Texas Republicans push for a referendum on secedng from US
Texas Republicans want to hold a referendum next year to decide whether or not the state should secede from the U.S., Daily Mail reports.
The party charges the state has taken its right to self-govern and calls for secession.
The demand was part of the party platform Republicans voted on at their state convention this weekend, where they also formally rejected President Joe Biden's election in 2020 as legitimate.
Under a section titled 'State Sovereignty,' the platform states: 'Pursuant to Article 1, Section 1, of the Texas Constitution, the federal government has impaired our right of local self-government. Therefore, federally mandated legislation that infringes upon the 10th Amendment rights of Texas should be ignored, opposed, refused, and nullified.
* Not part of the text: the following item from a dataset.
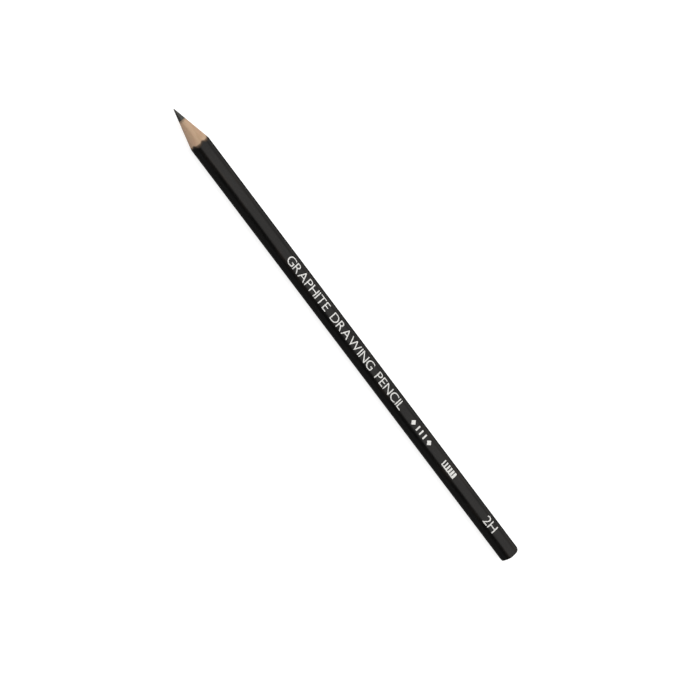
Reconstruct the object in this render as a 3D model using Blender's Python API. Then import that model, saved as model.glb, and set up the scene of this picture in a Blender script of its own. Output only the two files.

'Texas retains the right to secede from the United States, and the Texas Legislature should be called upon to pass a referendum consistent thereto.'
Texas has long pushed an independent movement, called 'Texit.'
After the area declared independence from Mexico in 1836, it was a sovereign state for nine years before it was annexed by the United States in 1845. There have been multiple secession movement since then.
Legally Texas cannot secede from the union. There has been a myth that it can because of the way it was annexed but the Congressional order of annexation merely stated Texas could - at a future date - divide itself into five states. It says nothing about leaving the union.